Date of Award


Degree Type


Degree Name

Doctor of Philosophy (PhD)


Middle-Secondary Education and Instructional Technology

First Advisor

Mary B. Shoffner, Ph.D. - Chair

Second Advisor

Wanjira Kinuthia, Ph.D.

Third Advisor

Nancy J. Brown, Ph.D.

Fourth Advisor

Dana L. Fox, Ph.D.


The purpose of this qualitative case study was to examine the beliefs of 5 experienced instructors about the ways adults learn in online professional development (OPD) courses, beliefs about creating online learning environments, and beliefs about instructional strategies for facilitating adult learning. The following questions guided this study: 1. What are the instructor’s beliefs about the ways that adults learn in online professional development courses? 2. What are the instructor’s beliefs about creating an online learning environment for adult learners? 3. What are the instructor’s beliefs about the use of instructional strategies to facilitate online learning with adults? The setting for the study was the professional development program of a large metropolitan school district in the southeastern United States. Data were collected through interviews, discussion board postings, and instructor journals and analyzed using a constant comparative method (Glaser & Strauss, 1967; Strauss & Corbin, 1998).
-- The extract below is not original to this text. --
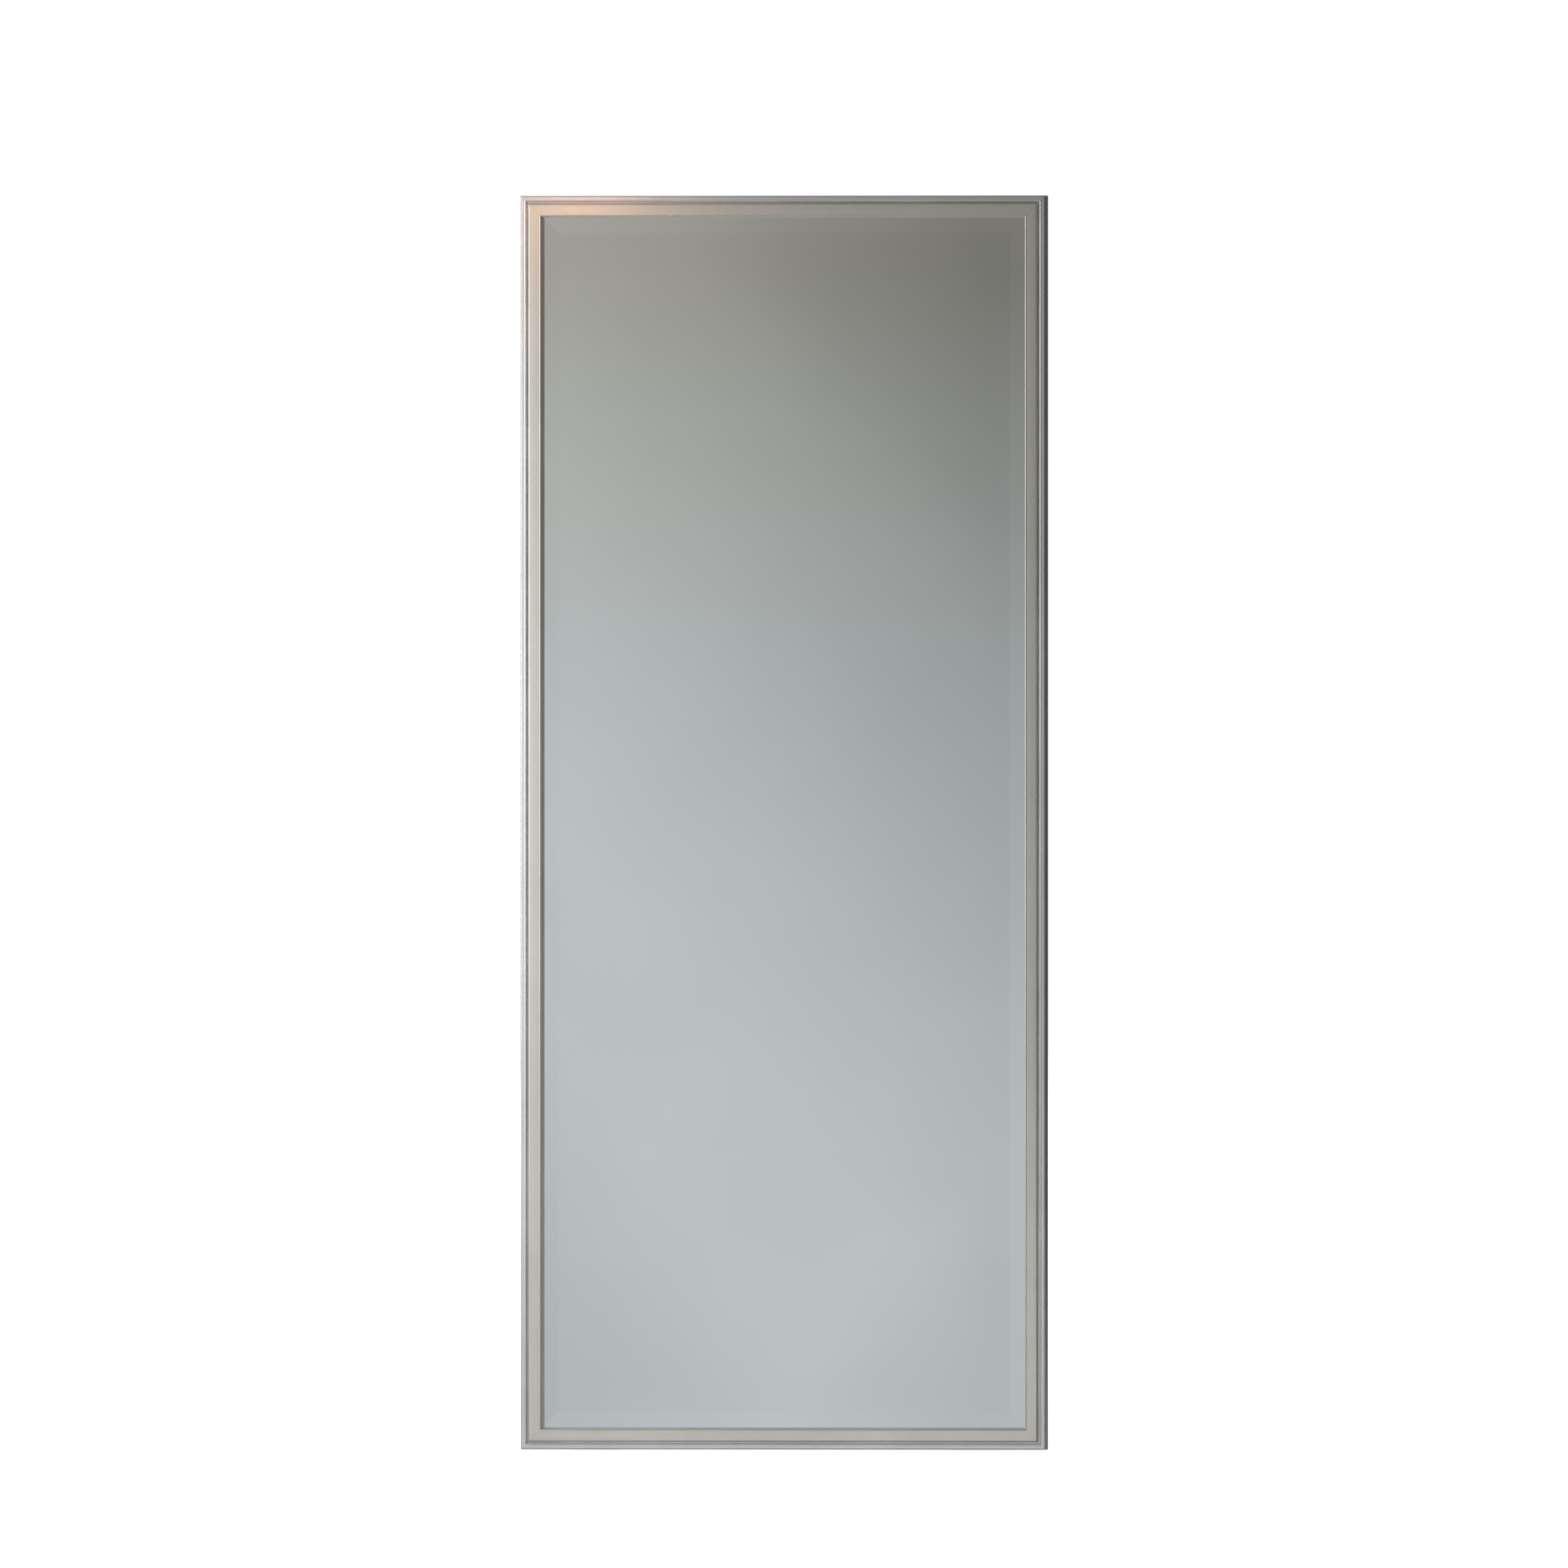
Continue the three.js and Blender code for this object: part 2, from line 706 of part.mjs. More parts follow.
// A block on the end of a strut leg, its sole flat on the floor while the strut is open.
function strutFoot(side) {
  const x0 = side * strutLegOffset - strutLegWidth / 2;
  const x1 = x0 + strutLegWidth;
  const legEnd = strutFootThickness - strutLength - gap;
  const soleTilt = (y) => -strutLength - (y - legCentre) * Math.tan(strutSlant);
  const outline = [
    [strutFront, legEnd],
    [strutBack, legEnd],
    [strutBack, soleTilt(strutBack)],
    [strutFront, soleTilt(strutFront)],
  ];
  return new ConvexGeometry(corners(outline.flatMap(([y, z]) => [[x0, y, z], [x1, y, z]])));
}

for (const [side, word] of sides) {
  put(frame, `${word}_frame_foot`, frameFoot(side), rubber);
  put(strut, `${word}_strut_foot`, strutFoot(side), rubber);
}

// ---------------------------------------------------------------- corner plates

// A flat steel angle over each mitre, drawn in (x, z) from the corner that it covers.
function cornerPlate() {
  const near = cornerPlateInset;
  const far = cornerPlateInset + cornerPlateArm;
  const inner = cornerPlateInset + cornerPlateWidth;
  const outline = new THREE.Shape([
    new THREE.Vector2(near, near),
    new THREE.Vector2(far, near),
    new THREE.Vector2(far, inner),
    new THREE.Vector2(inner, inner),
    new THREE.Vector2(inner, far),
    new THREE.Vector2(near, far),
  ]);
  const middle = (near + inner) / 2;
  for (const along of plateHoles) {
    for (const [x, z] of [[along, middle], [middle, along]]) {
      const hole = new THREE.Path();
      hole.absarc(x, z, plateHoleRadius, 0, 2 * Math.PI);
      outline.holes.push(hole);
    }
  }
  const options = { depth: cornerPlateThickness, bevelEnabled: false, curveSegments: 8 };
  return new THREE.ExtrudeGeometry(outline, options).rotateX(Math.PI / 2);
}

const quarterTurn = Math.PI / 2;
const frameCorners = [
  ['lower_left', -1, 0, 0],
  ['lower_right', 1, 0, -quarterTurn],
  ['upper_right', 1, frameHeight, 2 * quarterTurn],
  ['upper_left', -1, frameHeight, quarterTurn],
];
for (const [word, side, height, turn] of frameCorners) {
  const plate = put(frame, `${word}_corner_plate`, cornerPlate(), zinc);
  plate.position.set(side * frameWidth / 2, timberFront + cornerPlateThickness, height);
  plate.rotation.y = turn;
}

// ---------------------------------------------------------------- stand it on the floor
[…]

The following themes emerged from the data: • Adult learning in OPD courses is an active process of making connections and applying knowledge and skills. • Learning for adults in OPD courses must be useful, meaningful, relevant, practical, adaptable, and applicable to the work setting. • Learning for adults in an OPD course requires more effort and commitment than learning in face-to-face professional development settings. • Adult learners in OPD courses need a comfort zone where they can feel “safe” communicating and interacting with learners and the instructor. • Adult learners need varying amounts of encouragement, support, guidance, and nurturing within a positive online learning environment(OLE)that supports and sustains them. • Instructors believe that collaboration is an effective strategy for facilitating learning with adults in OPD courses, yet existing barriers limit collaboration. • The OPD instructor is a flexible facilitator of learning who uses different types of feedback to confirm, correct, and inform learning with adults.